For a club’s football anthem, it is the underlying emblem, from a fan’s perspective, to verbatim assert their undying support to their team.
In respect to some clubs, however, a song not only reflects their ethos and values, but shapes and somewhat bizarrely, fates it. To no English club does this fittingly apply to than of West Ham United.
Anyone who is accustomed to the viewing delights of the claret and blue, self-professed 1966 World Cup-winning, long-afflicted outfit from East London will be well-versed to “I’m Forever Blowing Bubbles” ringing out at the London Stadium – or the much beloved Upton Park previously – routinely three minutes before every kick off, but it is easy to overlook the lyrical significance of this grand old melody.
I’m forever blowing bubbles,
Pretty bubbles in the air,
They fly so high, nearly reach the sky,
Then like my dreams they fade and die.
Fortune’s always hiding,
I’ve looked everywhere,
I’m forever blowing bubbles,
Pretty bubbles in the air
Originating back to New York’s Tin Pan Alley era, Bubbles was first debuted in the Broadway revue production “The Passing Show of 1918” and subsequently became popular in British music halls of the 1920’s.
West Ham United’s official account of how the tune became adopted by the Upton Park crowd is just as endearing as the anthem itself.
The story goes that a 1920s schoolboy footballer Will Murray was nicknamed ‘Bubbles’ due to his resemblance to a character in a well-known painting used to advertise Pears’ Soap. Accordingly, during a schools match at West Ham’s Boleyn Ground, Murray’s headmaster serenaded his pupil with I’m Forever Blowing Bubbles, prompting other spectators joined in.
Thereafter, The Upton Park faithful adopted it as their own, and although the first recorded instance of West Ham fans singing Bubbles isn’t until the 1940 Football League War League Cup Final at Wembley, it soon became a renowned melody defining the East London spirit. Indeed, the song was often sung in air raid and underground shelters during the Blitz, cementing itself as a proclamation of positivity in times of adversity.
Various recordings were made of the tune throughout the second half of the 20th century; from notable names too, including Doris Day, Vera Lynn, The Kaye Sisters, and not forgetting that distinct punk-sounding version by East London’s very own Cockney Rejects – whose timing of release fittingly coincided in May 1980 with their last FA Cup triumph.

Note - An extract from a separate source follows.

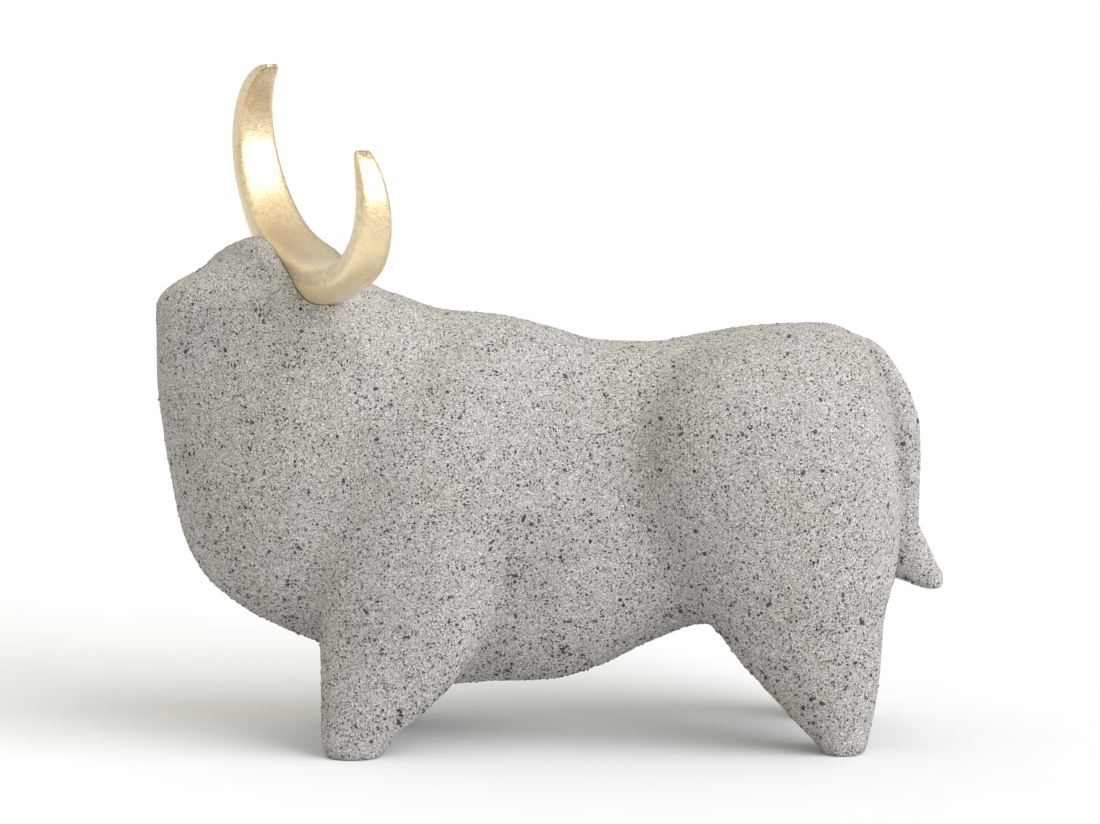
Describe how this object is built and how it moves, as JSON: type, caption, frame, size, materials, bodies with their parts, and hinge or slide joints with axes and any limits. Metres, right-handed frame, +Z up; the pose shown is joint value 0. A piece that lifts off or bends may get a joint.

To merely listen to Bubbles semi-consciously renders the anthem somewhat inane and simple, albeit admirably optimistic.
But to the understand the deeper significance Bubbles, not least given the context of the club’s prolonged starvation of honours – West Ham’s last major trophy was that 1980 FA Cup win over Arsenal, which was followed by promotion from the second division a year later, in which time since the club have been relegated and promoted on four different occasions – and you cannot help but feel a palpable tinge of sadness and regret from the lyrics given the unrelenting suffering and lack of glory.
While other football anthems like “You’ll Never Walk Alone” have that emotionally uplifting, romanticised and collective narrative that looks to the future, Bubbles is virtually the antithesis. “Then like my dreams they fade and die. Fortunes Always Hiding, I’ve looked everywhere”. It oozes melancholia and transmits a kind of wistful feeling that almost celebrates the notion that, in life, you don’t always win, and you will have those days when it feels that you just aren’t nearing your goal at the end of the road.
Curiously, one angle that illustrates the implied essence of Bubbles is how the song is described in affectionate terms by figures outside the football world. In a 2014 Late Night with Seth Meyers interview, British film star Keira Knightley was quizzed about her unlikely allegiance to the club: “I just have to say about West Ham- they are not a team that win very often…you have this song that all the fans sing but the problem with it is that the song is actually really sad. The song is about not winning. The song is in fact about your dreams fading and dying the whole time, so it’s sort of not really a surprise that we lose all the time when we have this song”.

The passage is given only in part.